Monkodonja is a hill fort occupied about 1800–1200 BC during the Bronze Age, located near the city of Rovinj in the Croatian region of Istria.

Description

It is located on a hillside surrounded by a spatial area, extending in length from 2.5 km to the sea, and on a cliff at 81 m above sea level, a form of irregular ellipse stretching east-west, 160 m × 250 m. The settlement was surrounded with three concentric walls and two entrances that have explored so far (so called Western and Northern). Not far from the road to the north door there is a pit deep 50 m. The defensive wall surrounding the settlement was about 1 km long, about 3 m wide and at least 3 m tall. It was built by laying stone in the drywall technique. The stone was peeled off the hill, and its removal resulted in a useful surface. Approximately 1,000 people lived in the well-organized settlement: on the highest part was the acropolis, below it the upper town and still lower the lower town. The Acropolis, where the higher layer of communities lived, had a nearly rectilinear space.
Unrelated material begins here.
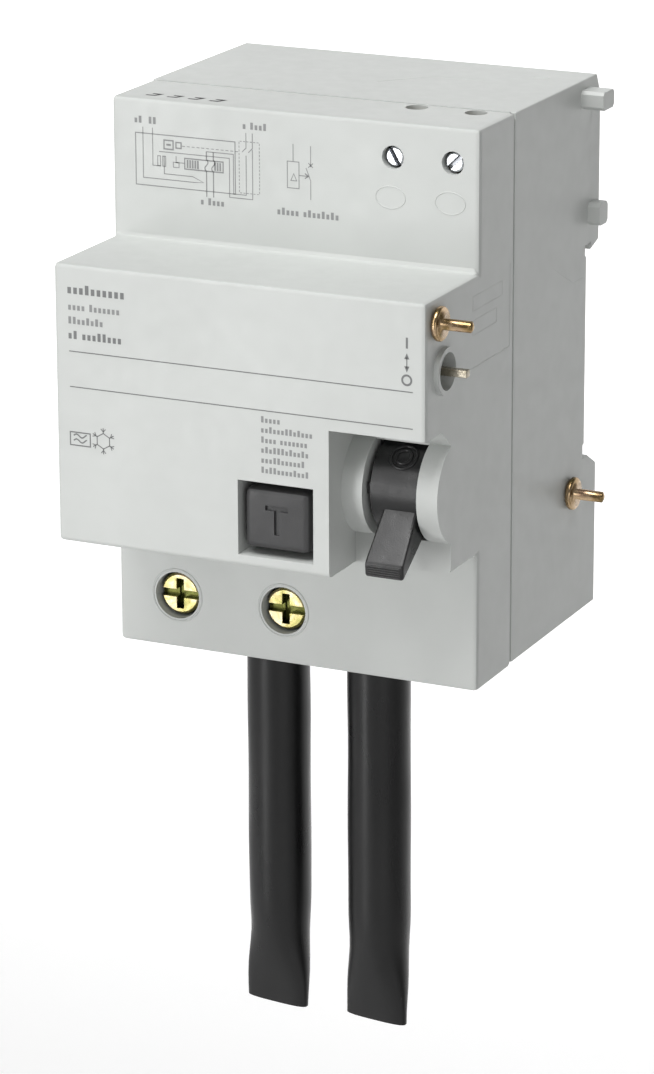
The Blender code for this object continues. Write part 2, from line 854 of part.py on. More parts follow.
def make_toggle():
    black = black_plastic()
    centre = (TOGGLE_Y, TOGGLE_Z)
    axle = (DRUM_LEFT_X, TOGGLE_Y, TOGGLE_Z)
    toggle = turned(
        "toggle",
        "X",
        centre,
        [(DRUM_LEFT_X, DRUM_RADIUS), (DRUM_RIGHT_X, DRUM_RADIUS)],
        black,
        48,
        origin=axle,
    )
    left = DRUM_LEFT_X + TONGUE_LEFT_GAP
    right = DRUM_RIGHT_X - TONGUE_RIGHT_GAP
    root = [(-0.0577, -0.0115), (-0.0548, -0.0164)]
    tip = [(-0.0637, -0.0215), (-0.0640, -0.0192)]
    made = bmesh.new()
    near = [made.verts.new((x, *p)) for x in (left, right) for p in root]
    buried = [made.verts.new((x, *centre)) for x in (left, right)]
    far = [
        made.verts.new((x, *p))
        for x in (left - TONGUE_TIP_WIDEN_LEFT, right + TONGUE_TIP_WIDEN_RIGHT)
        for p in tip
    ]
    left_side = [buried[0], near[0], far[1], far[0], near[1]]
    right_side = [buried[1], near[2], far[3], far[2], near[3]]
    made.faces.new(left_side)
    made.faces.new(reversed(right_side))
    for i in range(5):
        j = (i + 1) % 5
        made.faces.new((left_side[i], left_side[j], right_side[j], right_side[i]))
    tongue = add_object("tongue", made, black)
    round_edges(tongue, TONGUE_ROUND)
    shaft_way = bar_cutter(
        "toggle_bore",
        "X",
        centre,
        SHAFT_RADIUS + SHAFT_CLEARANCE,
        DRUM_LEFT_X - WALL,
        DRUM_RIGHT_X + WALL,
        16,
    )
    pocket = bar_cutter(
        "toggle_spring_pocket",
        "X",
        centre,
        SPRING_POCKET_RADIUS,
        DRUM_LEFT_X - WALL,
        DRUM_LEFT_X + SPRING_POCKET_DEPTH,
    )
    nub = box(
        "toggle_nub",
        (GUARD_LEFT_END_X + GAP, TOGGLE_Y - DRUM_RADIUS + 0.0004, TOGGLE_Z - 0.0002),
        (DRUM_LEFT_X + WALL, TOGGLE_Y - DRUM_RADIUS + 0.0018, TOGGLE_Z + 0.0016),
        black,
    )
    reset_finger = box(
        "reset_finger",
        (DRUM_RIGHT_X - 2 * WALL, TOGGLE_Y, TOGGLE_Z - WALL),
        (DRUM_RIGHT_X - GAP, TOGGLE_Y + DRUM_RADIUS + WALL, TOGGLE_Z + WALL / 3),
        black,
    )
    fuse(toggle, tongue, nub, reset_finger)
    cut(toggle, shaft_way, pocket)
    turned(
        "toggle_shaft",
        "X",
        centre,
        [
            (GUARD_LEFT_END_X - WALL, SHAFT_RADIUS),
            (INNER_X - GAP, SHAFT_RADIUS),
        ],
        bright_zinc(),
        16,
    )
    coil = coil_points(
        "X",
        centre,
        (SPRING_POCKET_RADIUS + SHAFT_RADIUS) / 2,
        DRUM_LEFT_X + 2 * GAP,
        DRUM_LEFT_X + SPRING_POCKET_DEPTH - 3 * GAP,
        3,
    )
    wire("toggle_spring", coil, 0.0003, bright_zinc(), 1)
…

In other parts of the settlement there was a crafts area. The houses differed with the position, size and manner of construction, and they were separated by passages and streets. Each had a hearth and numerous fragments of pottery pots originated from local workshops, but pots also came from the far east of the eastern Mediterranean. It was the first finding of fragments of Micens (Bronze Age) bowl in Istria. The Monkodonja was an important point in the communications of the northern Adriatic with Central Europe and the Aegean.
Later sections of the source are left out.